Put your name on more of the household bills
If you share the cost of the bills with your partner or someone else at home, put your name down as the bill payer for more of them. Many people will pay their share of the bills without actually being listed as the bill payer, which will make no contribution to their credit score.
Essentially, it means there will be no record of it. Most utility bills like energy and gas show up on your credit report if you are listed as the bill payer. If you are listed as the bill payer and repay them on time regularly then this will improve your credit score.
Similarly, if you have a mobile phone contract rather than a pay as you go phone, repaying this regularly will also improve your credit score as it also shows up on your credit report.
Clear your outstanding debts
This may seem obvious but any debts you still haven’t paid can also contribute to you having a lower credit score. Build up your credit by clearing these debts as soon as possible. It will soon show up on your credit report as a repaid debt, which should contribute to your credit score going up.
Close credit cards and accounts you don’t use
Do you have any credit cards in your wallet that you took out and haven’t used in years?

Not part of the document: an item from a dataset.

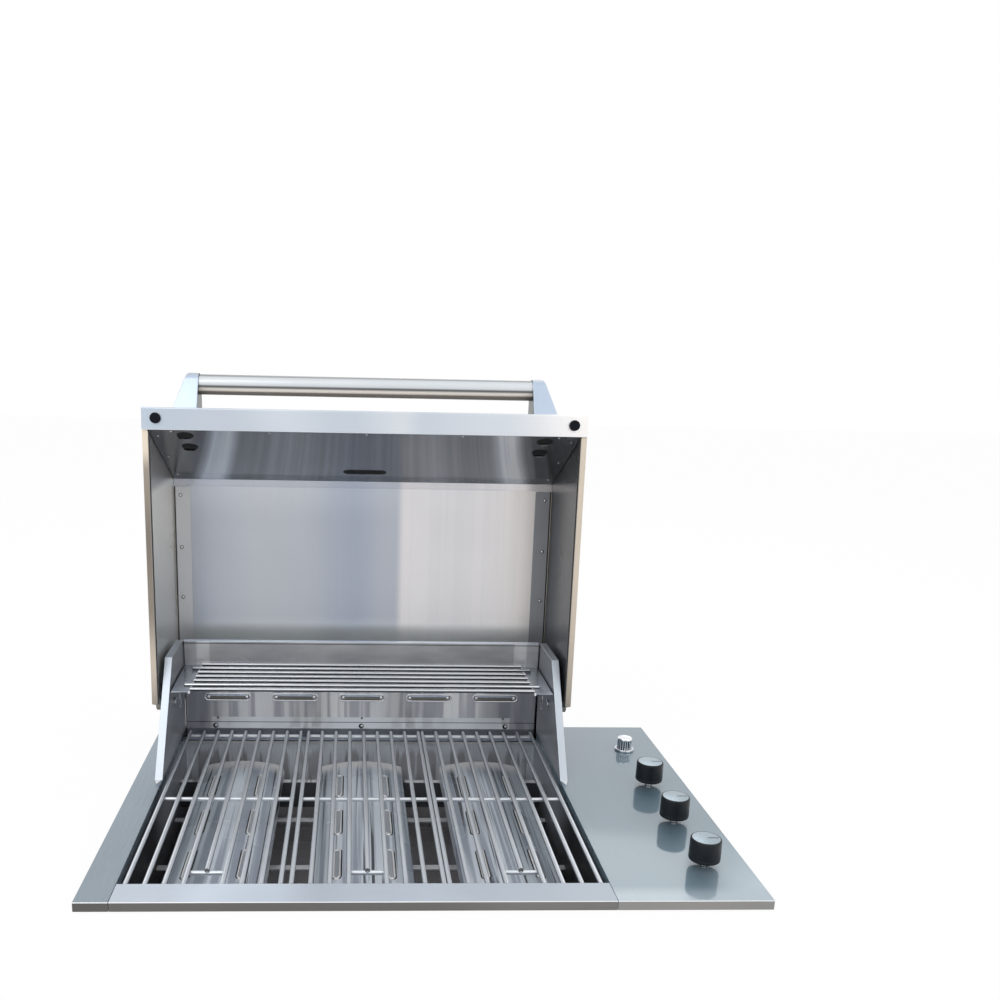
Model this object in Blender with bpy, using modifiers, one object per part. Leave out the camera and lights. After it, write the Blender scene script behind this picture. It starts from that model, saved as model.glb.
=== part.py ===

Close down any accounts that you don’t use anymore. If there is no activity and you don’t plan to use them again anytime soon, there is no point in having them.
This is because when lenders check your credit report they aren’t just looking at how much money you owe. They are also looking at how much money you could potentially be borrowing at one time.
If you are applying for a new credit card with a limit of £3,000 and you have three other credit cards that you haven’t used in years but when combined give you a total borrowing power of £9,000, the new lender will assess what the risk is of you having access to £12,000 in credit.
They will be asking themselves, if this person were to suddenly borrow all of that money, would they still be able to repay their debt to us? So make sure any accounts you don’t use are closed down as this could also look like you are desperate for even more money to borrow – if you already have credit you can borrow, why apply for more?
Check your credit report
When you check your credit report you will be able to view your financial history from the last few years and see what immediately needs to be improved.
You will also get a better idea of what aspects of your history might be problematic. Missed payments, for example? Paying off a few more bills on time could slowly rectify that issue. Perhaps just as important is to check that there are no errors on your credit report.
Unfortunate as this is, errors do happen. For example, your credit report might say you exceeded your credit limit with a particular credit card, but you know this never happened. If you hadn’t checked your credit report you would have never known.
Read our guide on how to dispute your credit report to see what you can do if you spot an error in your credit report.
Can you have a credit score without a credit card?
Essentially, any type of credit is going to form the basis of your credit score. Not having a credit card or having never borrowed money in the past is likely to give you a lower than average credit score. However, as mentioned previously, there are some basics that will go a long way to prove you can be trusted with credit.
Simply registering to vote, closing old accounts and putting your name on more of the household bills can improve your credit score. But ultimately, future lenders like to see you how you handle debt. Getting a credit card can be the easiest way of slowly easing your way into it and building up your credit score.